How Proprietary ERP Systems Create Long-Term Constraints
Proprietary ERP platforms are typically delivered as closed systems. Customizations require vendor-approved tools, certified consultants, and costly upgrade paths. Licensing fees increase as the business grows, often tied to users, transactions, or modules. Integrations with modern systems like advanced WMS, AI-driven forecasting tools, or custom OMS layers can be complex and restricted. Data ownership is another hidden issue, where accessing or restructuring data outside the vendor ecosystem becomes difficult. These constraints accumulate over time and reduce strategic flexibility.

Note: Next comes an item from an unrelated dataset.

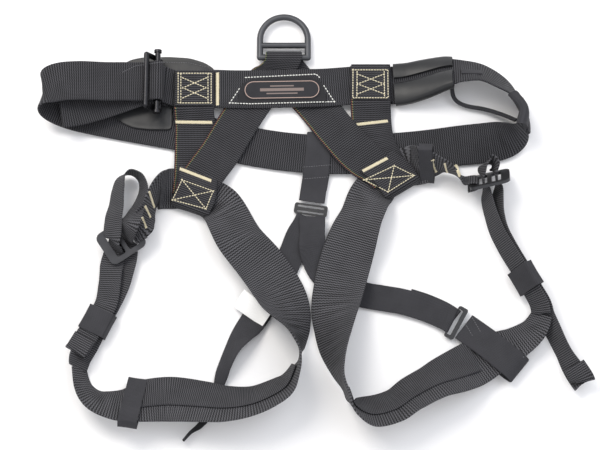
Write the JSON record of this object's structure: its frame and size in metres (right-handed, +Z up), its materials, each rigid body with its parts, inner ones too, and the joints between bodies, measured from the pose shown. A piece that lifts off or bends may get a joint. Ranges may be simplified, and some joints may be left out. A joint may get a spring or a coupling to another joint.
{
  "type": "safety harness",
  "caption": "Rescue sit harness of black webbing, laid flat: waist belt with steel buckle, tie-in straps to a D-ring, and two adjustable leg loops.",
  "frame": {"origin": "middle of the harness on the table it lies on", "axes": "+X across the front towards the wearer's left buckle-free side, +Y up the body towards the D-ring, +Z up from the table"},
  "size_m": [0.5916, 0.4743, 0.0612],
  "materials": {
    "webbing": "ribbed woven nylon, matt",
    "strap_webbing": "ribbed woven nylon, matt",
    "elastic": "fine woven elastic, matt",
    "pad_vinyl": "smooth satin vinyl",
    "label": "woven label, matt",
    "badge": "woven label with a thin printed border",
    "tag": "smooth white synthetic",
    "plastic": "moulded, satin",
    "ring_steel": "dark grey forged steel, satin",
    "buckle_steel": "black coated steel, semi-gloss"
  },
  "bodies": {
    "harness": {"belt_cord": "elastic", "blank_tag": "tag", "cord_band": "elastic", "cord_keeper": "elastic", "front_strap": "webbing", "label_badge": "badge", "label_panel": "label", "left_adjuster_strap": "strap_webbing", "left_band_wrap": "elastic", "left_elastic": "elastic", "left_leg_loop": "webbing", "left_leg_pad": "webbing", "left_leg_wrap": "webbing", "left_pad": "pad_vinyl", "left_riser": "webbing", "left_riser_patch": "webbing", "rear_riser": "elastic", "rear_slide": "plastic", "right_adjuster_strap": "strap_webbing", "right_band_tab": "elastic", "right_elastic": "elastic", "right_leg_loop": "webbing", "right_leg_pad": "webbing", "right_leg_wrap": "webbing", "right_loop_band": "elastic", "right_pad": "pad_vinyl", "right_riser": "webbing", "right_riser_patch": "webbing", "tie_in_strap": "webbing", "waist_anchor_strap": "webbing", "waist_belt": "webbing"},
    "ring": {"d_ring": "ring_steel"},
    "waist_frame": {"waist_buckle_frame": "buckle_steel"},
    "waist_bar": {"waist_buckle_slider": "buckle_steel"},
    "left_buckle": {"left_leg_buckle": "buckle_steel"},
    "right_buckle": {"right_leg_buckle": "buckle_steel"},
    "left_keeper_body": {"left_keeper": "elastic"},
    "right_keeper_body": {"right_keeper": "elastic"},
    "elastic_slide_body": {"right_elastic_slide": "plastic"}
  },
  "joints": [
    {"name": "d_ring_fold", "type": "hinge", "parent": "harness", "child": "ring", "pos_m": [-0.03, 0.185, 0.009], "axis": [1, 0, 0], "range_deg": [0, 135]},
    {"name": "waist_frame_tilt", "type": "hinge", "parent": "harness", "child": "waist_frame", "pos_m": [-0.166, 0.15, 0.0164], "axis": [0, 1, 0], "range_deg": [0, 3]},
    {"name": "waist_bar_slide", "type": "slide", "parent": "waist_frame", "child": "waist_bar", "axis": [-0.5549, 0, 0.8319], "range_m": [-0.0004, 0.0004]},
    {"name": "left_buckle_tilt", "type": "hinge", "parent": "harness", "child": "left_buckle", "pos_m": [-0.18736, -0.01484, 0.02036], "axis": [-0.5515, 0.8227, 0.1377], "range_deg": [-1, 1]},
    {"name": "right_buckle_tilt", "type": "hinge", "parent": "harness", "child": "right_buckle", "pos_m": [0.17408, 0.03884, 0.01586], "axis": [-0.1063, -0.5685, 0.8158], "range_deg": [-2, 2]},
    {"name": "left_keeper_slide", "type": "slide", "parent": "harness", "child": "left_keeper_body", "axis": [0.4509, 0.8926, 0], "range_m": [-0.0015, 0.0015]},
    {"name": "right_keeper_slide", "type": "slide", "parent": "harness", "child": "right_keeper_body", "axis": [-0.4802, 0.8771, 0], "range_m": [-0.0015, 0.0015]},
    {"name": "elastic_slide_shift", "type": "slide", "parent": "harness", "child": "elastic_slide_body", "axis": [0.8746, -0.4848, 0], "range_m": [-0.0004, 0.0004]}
  ]
}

What Makes Open-Source ERP Fundamentally Different
Open-source ERP is built on transparent codebases and open architectures. Businesses are free to modify workflows, extend functionality, and integrate with external systems without vendor-imposed limitations. Instead of fixed modules, open-source platforms like Moqui or Apache OFBiz support modular, service-oriented designs that align naturally with modern ERP needs. This approach enables organizations to build exactly what they need while maintaining full ownership of their ERP logic and data. Open-source ERP shifts control back to the business.
Open-Source ERP vs Proprietary ERP: A Practical Comparison
The core difference between open-source ERP vs proprietary ERP lies in adaptability. Proprietary ERP prioritizes standardization and vendor control, which may suit stable environments but struggles with change. Open-source ERP prioritizes flexibility and extensibility, making it ideal for evolving business models. Cost structures also differ significantly. Proprietary ERP comes with recurring license fees and upgrade costs, while open-source ERP focuses on implementation, customization, and support, leading to lower total cost of ownership over time. Most importantly, open-source ERP removes forced dependency on a single vendor, allowing businesses to choose partners based on expertise rather than contracts.
Why Modern Businesses Are Actively Avoiding Vendor Lock-In
Digital transformation demands speed. Manufacturers need real-time production insights through MES. Retailers require tightly integrated OMS and WMS layers. Healthcare and financial services demand compliance-ready yet adaptable systems. Vendor lock-in slows all of this down. Open-source ERP enables faster iterations, AI-driven automation, and continuous improvement without waiting for vendor roadmaps. This freedom is especially critical for companies planning long-term growth, acquisitions, or geographic expansion.
Open-Source ERP as the Foundation for Next-Gen ERP
Next-Gen ERP builds on open-source principles to deliver modular systems that combine OMS, WMS, Manufacturing ERP, and AI-powered automation into a unified platform. Open-source architecture allows these systems to evolve independently while remaining tightly integrated. AI automation layers can analyze operational data, predict demand, optimize inventory, and automate workflows without being constrained by proprietary limitations. This is why open-source ERP is not just an alternative, but the backbone of future-ready enterprise systems.
Real-World Impact Across Industries
In manufacturing, open-source ERP enables custom production workflows, real-time shop floor integration, and flexible BOM management. In e-commerce and retail, it supports rapid channel integrations and scalable order management. Healthcare organizations benefit from adaptable compliance workflows and secure data control. Financial services and education institutions gain long-term cost predictability and system transparency. Across industries, the ability to evolve without renegotiating vendor terms is a decisive advantage.
Migrating from Proprietary ERP to Open-Source ERP
ERP migration is often perceived as risky, but the greater risk lies in staying locked into systems that no longer support growth. A structured migration approach focuses on preserving critical data, mapping business processes, and gradually replacing proprietary components with open-source equivalents. With the right expertise, businesses can modernize their ERP landscape while minimizing disruption. Migration becomes a strategic reset rather than a technical burden.
Why Next-Gen ERP Partners Matter More Than Vendors
Choosing open-source ERP does not mean navigating complexity alone. It means working with implementation partners who understand business processes, industry challenges, and open-source ecosystems. Next-Gen ERP positions itself as a long-term partner that designs, builds, and evolves ERP systems using open-source foundations, AI automation, and modular architecture. The focus stays on outcomes, not licenses.
The Future: Control, Flexibility, and Intelligence
The debate around open-source ERP vs proprietary ERP reflects a broader shift in enterprise thinking. Businesses want systems they can control, adapt, and extend as strategies evolve. Vendor lock-in is increasingly viewed as a strategic liability. Open-source ERP, combined with AI-driven automation and Next-Gen ERP principles, offers a clear path toward resilient, intelligent, and future-ready operations.